Investment & Market Trends

Samsung To Invest US$648 Billion In South Korea

Samsung Group is expected to announce plans to invest 1,000 trillion won (US$647.53 billion or RM2.7 trillion) in South Korea over the next decade, including a potential 300 trillion won commitment to build semiconductor manufacturing facilities in the country’s southwest region, according to a media report on Friday. The investment plan is set to be unveiled during a meeting with South Korean President Lee Jae Myung at the presidential office on Monday, the Maeil Business Newspaper reported, citing unnamed sources. Senior executives from major technology companies, including Samsung Electronics Co Ltd and rival SK Hynix Inc, are expected to attend the meeting, where they will present investment initiatives aimed at promoting economic growth beyond Seoul and its surrounding metropolitan areas. The reported investment push comes as South Korea seeks to encourage large corporations to expand operations outside the capital region.

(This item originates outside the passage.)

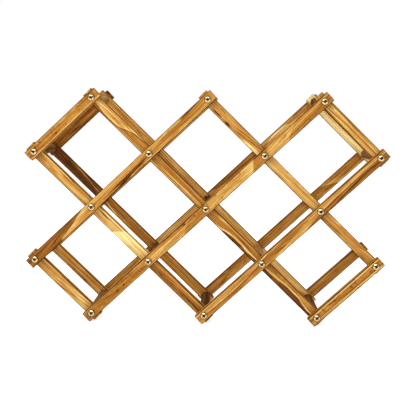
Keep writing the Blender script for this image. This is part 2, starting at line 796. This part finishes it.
SLAT_LOOKS = {
    "front_rising_slat_1": Look(
        0.53,
        [
            Mark("on", [(-0.1, 0.25), (0.5, 0.35), (1.1, 0.2)], -0.12, 0.4),
            Mark("under", [(-0.15, -0.45), (1.15, -0.45)], 0.11, 0.3),
        ],
        flecks=0.07,
    ),
    "front_rising_slat_2": Look(
        0.52,
        [
            Mark("over", RISING_2_BORDER, -0.27, 0.08),
            Mark("under", RISING_2_BORDER, 0.24, 0.08, 1.8),
            Mark("on", [(1.15, -0.95), (1.5, -0.7), (1.95, -0.1)], -0.42, 0.2),
            Mark("on", [(1.2, -0.5), (1.6, -0.25), (1.92, 0.05)], -0.30, 0.18),
            Mark("on", [(1.45, -0.9), (1.7, -0.55), (1.9, -0.4)], -0.50, 0.2),
            Mark("on", [(2.05, 0.1), (2.2, 0.5), (2.45, 0.95)], 0.22, 0.2),
            Mark("on", [(2.6, 0.7), (2.9, 0.82)], -0.45, 0.15),
        ],
        slope=0.3,
    ),
    "front_rising_slat_3": Look(
        0.60,
        [
            Mark("before", [(0.9, -1.6), (1.1, 1.6)], -0.17, 3.0),
            Mark("on", [(0.1, 0.8), (0.4, -0.2), (0.6, -0.9)], -0.15, 0.5),
            Mark("on", [(0.45, 0.9), (0.7, 0.3), (1.0, -0.7)], -0.12, 0.4),
            Mark("after", [(1.58, -1.2), (1.62, -0.4), (1.75, 0.5), (1.95, 1.2)], -0.15, 0.5),
            Mark("after", at_pivot(2), 0.18, 0.6),
            Mark("before", [(2.74, -1.2), (2.88, 1.2)], 0.11, 0.1, 4.0),
            Mark("after", [(2.74, -1.2), (2.88, 1.2)], -0.24, 0.2),
            Mark("after", [(3.02, -1.2), (3.1, 1.2)], 0.26, 0.8),
            Mark("after", [(3.33, -1.2), (3.45, 0.1), (3.62, 1.2)], -0.22, 0.3),
        ],
        flecks=0.07,
    ),
    "front_rising_slat_4": Look(
        0.51,
        [
            Mark("on", [(0.05, 0.05), (0.5, -0.1), (0.85, 0.2), (1.0, 0.5), (1.17, 0.9)], 0.32, 0.2),
            Mark("on", [(0.05, -0.17), (0.5, -0.3), (0.85, 0.0), (1.0, 0.3), (1.17, 0.7)],
                 -0.34, 0.12),
            Mark("under", [(-0.15, 0.0), (0.5, -0.3), (0.9, 0.05), (1.2, 1.5), (3.15, 1.5)],
                 -0.08, 0.3),
            Mark("over", [(-0.15, -1.5), (1.5, -1.4), (1.7, -0.8), (2.0, -0.1), (2.5, 0.2),
                          (3.15, 0.25)], 0.22, 0.1, 1.6),
            Mark("under", [(1.3, -1.5), (1.7, -0.85), (2.0, -0.15), (2.5, 0.15), (3.15, 0.2)],
                 -0.18, 0.15),
            Mark("on", [(1.15, -0.9), (1.6, -0.2), (1.95, 0.5)], 0.16, 0.25),
        ],
        slope=0.15,
    ),
    "front_rising_slat_5": Look(
        0.47,
        [
            Mark("on", [(-0.1, 0.68), (1.1, 0.7)], 0.34, 0.22),
            Mark("on", [(-0.1, 0.4), (1.1, 0.42)], -0.26, 0.12),
            Mark("on", [(-0.1, -0.5), (1.1, -0.66)], 0.34, 0.2),
            Mark("on", [(-0.1, -0.24), (1.1, -0.4)], -0.22, 0.12),
        ],
        flecks=0.09,
        lines=0.04,
    ),
    "front_falling_slat_1": Look(
        0.60,
        [
            Mark("on", [(0.0, -0.4), (0.5, 0.2), (0.95, 0.95)], 0.28, 0.35),
            Mark("on", [(0.4, -0.85), (0.7, -0.35), (0.97, 0.3)], -0.34, 0.22),
            Mark("on", [(0.2, -0.9), (0.6, -0.95)], -0.30, 0.2),
            Mark("on", [(0.0, 1.05), (1.1, 1.05)], -1.0, 0.12),
        ],
        slope=0.6,
    ),
    "front_falling_slat_2": Look(
        0.61,
        [
            Mark("on", [(0.0, 0.7), (2.0, 0.66)], 0.20, 0.2),
            Mark("after", [(0.95, -1.2), (1.05, 1.2)], 0.08, 2.0),
            Mark("after", [(1.38, -1.2), (1.52, 0.7), (1.56, 1.2)], 0.26, 0.12, 12.0),
            Mark("on", [(1.12, 0.36), (1.28, 0.34)], -0.70, 0.2),
            Mark("after", [(2.0, -1.2), (2.06, 1.2)], -0.34, 0.6),
            Mark("on", [(2.0, 0.5), (3.1, 0.56)], 0.30, 0.28),
            Mark("on", [(2.0, 0.1), (3.1, 0.2)], 0.10, 0.16),
        ],
    ),
    "front_falling_slat_3": Look(
        0.65,
        [
            Mark("over", FALLING_3_BORDER, 0.24, 0.08, 1.0),
            Mark("under", FALLING_3_BORDER, -0.17, 0.08),
            Mark("on", [(0.05, -0.36), (0.26, -0.72), (0.39, -0.72), (0.52, -0.4), (0.63, 0.27),
                        (0.74, 0.62), (0.95, 0.87)], -0.26, 0.12),
            Mark("on", [(1.08, -0.7), (1.5, -0.3), (1.95, -0.15)], 0.26, 0.2),
            Mark("on", [(1.25, -0.95), (1.6, -0.6), (1.95, -0.5)], 0.26, 0.2),
            Mark("on", [(2.1, -1.2), (2.3, -0.8), (2.6, -0.1), (2.8, -0.3), (3.0, -0.2),
                        (3.3, 0.0), (3.5, 0.25), (3.65, 0.2), (3.75, -0.1), (3.95, -0.5)],
                 0.44, 0.28),
            Mark("on", [(3.6, 0.9), (3.75, 0.35), (3.95, 0.0)], 0.2, 0.2),
            Mark("under", [(2.15, -1.4), (2.3, -0.95), (2.6, -0.3), (2.8, -0.5), (3.0, -0.4),
                           (3.3, -0.2), (3.5, 0.05), (3.65, 0.0), (3.75, -0.3), (4.15, -0.8)],
                 -0.38, 0.10),
        ],
        slope=0.1,
    ),
    "front_falling_slat_4": Look(
        0.645,
        [
            Mark("on", [(0.13, -0.62), (0.28, -0.56)], -0.85, 0.26),
            Mark("on", [(0.35, -0.66), (0.43, -0.62)], -1.0, 0.34),
            Mark("on", [(0.52, -0.45), (0.75, 0.0), (0.98, 0.5)], -0.45, 0.2),
            Mark("on", [(0.5, -0.05), (0.95, 0.8)], -0.32, 0.2),
            Mark("under", [(0.45, -1.4), (0.6, -0.95), (0.95, -0.3), (1.1, -1.5), (3.15, -1.5)],
                 0.24, 0.15),
            Mark("after", at_pivot(1), 0.03, 1.0),
            Mark("on", [(1.05, -0.3), (1.5, -0.1), (2.0, 0.1)], 0.12, 0.3),
            Mark("under", [(1.7, -1.5), (2.1, -0.2), (2.6, 0.1), (3.15, 0.25)], -0.14, 0.25),
        ],
        slope=0.5,
    ),
    "front_falling_slat_5": Look(
        0.59,
        [
            Mark("on", [(-0.1, 0.5), (1.1, 0.3)], 0.22, 0.16),
            Mark("on", [(-0.1, 0.18), (1.1, -0.06)], -0.22, 0.16),
            Mark("on", [(-0.1, -0.48), (1.1, -0.52)], 0.26, 0.16),
            Mark("on", [(-0.1, -0.78), (1.1, -0.82)], -0.22, 0.16),
            Mark("on", [(-0.1, 0.8), (1.1, 0.62)], -0.16, 0.14),
        ],
    ),
    "rear_rising_slat_1": Look(0.24, slope=0.3),
    "rear_rising_slat_2": Look(
        0.59,
        [Mark("over", [(-0.15, 0.9), (1.0, 0.1), (2.0, -0.3), (3.15, -0.9)], -0.14, 0.15)],
    ),
    "rear_rising_slat_3": Look(
        0.67,
        [
            Mark("over", [(-0.15, 1.5), (1.9, 1.5), (2.06, 1.1), (2.18, 0.4), (2.35, -0.06),
                          (2.6, -0.4), (3.0, -0.2), (3.2, 0.5), (3.3, 0.72), (3.45, 0.7),
                          (3.6, 0.1), (4.15, -0.2)], -0.34, 0.12),
            Mark("after", at_pivot(3), 0.19, 0.5),
            Mark("over", [(-0.15, 1.5), (1.0, 1.2), (1.26, 0.75), (1.43, 0.7), (1.56, 0.55),
                          (1.9, 0.5), (2.0, 1.5), (4.15, 1.5)], -0.12, 0.15),
            Mark("before", at_pivot(1), -0.15, 0.5),
        ],
    ),
    "rear_rising_slat_4": Look(
        0.46,
        [
            Mark("after", [(2.52, -1.2), (2.35, 0.0), (2.18, 1.2)], 0.17, 0.1, 3.0),
            Mark("before", [(2.52, -1.2), (2.35, 0.0), (2.18, 1.2)], -0.13, 0.1, 3.0),
            Mark("before", at_pivot(1), 0.06, 0.5),
        ],
        slope=0.1,
    ),
    "rear_rising_slat_5": Look(0.40),
    "rear_falling_slat_1": Look(0.56, [Mark("on", [(0.0, 0.3), (1.0, 0.2)], -0.12, 0.2)]),
    "rear_falling_slat_2": Look(
        0.40,
        [
            Mark("before", at_pivot(1), -0.31, 3.0),
            Mark("before", [(0.45, -1.2), (0.6, 1.2)], -0.04, 3.0),
            Mark("on", [(0.3, 0.95), (0.6, 0.65), (0.9, 0.1), (1.3, -0.8)], 0.62, 0.18),
            Mark("on", [(0.5, 0.95), (0.9, 0.4), (1.3, 0.0), (1.6, -0.3)], -0.2, 0.12),
            Mark("after", at_pivot(2), 0.06, 0.5),
        ],
    ),
    "rear_falling_slat_3": Look(
        0.57,
        [
            Mark("on", [(0.1, -0.3), (2.0, 0.4), (3.9, 0.1)], 0.10, 0.2),
            Mark("on", [(0.2, 0.3), (1.0, 0.1), (2.0, -0.4)], -0.22, 0.15),
            Mark("on", [(1.1, 0.6), (1.9, 0.4)], -0.24, 0.12),
            Mark("on", [(2.2, 0.85), (2.6, 0.45), (2.9, 0.05), (3.9, -0.4)], -0.30, 0.15),
            Mark("after", [(2.95, -1.2), (3.05, 1.2)], 0.12, 0.8),
        ],
    ),
    "rear_falling_slat_4": Look(
        0.54,
        [Mark("under", [(-0.15, -1.4), (0.8, -0.6), (1.6, 0.3), (3.15, 1.2)], -0.21, 0.12)],
    ),
    "rear_falling_slat_5": Look(1.0, [Mark("before", [(0.55, -1.2), (0.65, 1.2)], -0.05, 2.5)]),
}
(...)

Samsung and SK Hynix currently have the bulk of their semiconductor production facilities concentrated around Seoul, and have faced increasing calls to support regional development through new investments. A significant portion of Samsung’s proposed spending is expected to be directed towards the semiconductor sector, reinforcing the country’s ambitions to strengthen its position in the global chip industry amid rising competition and growing demand for advanced technologies. South Korea’s presidential office said on Thursday that it plans to hold a public briefing on “three mega-projects for South Korea’s great leap forward”, adding that further details on the meeting would be announced in due course. Samsung had not issued an official comment on the report as of Friday, as the announcement was made outside regular business hours. If confirmed, the proposed 1,000 trillion won investment programme would rank among the largest corporate investment commitments in South Korea’s history and underscore Samsung’s long-term confidence in the country’s technology and manufacturing ecosystem.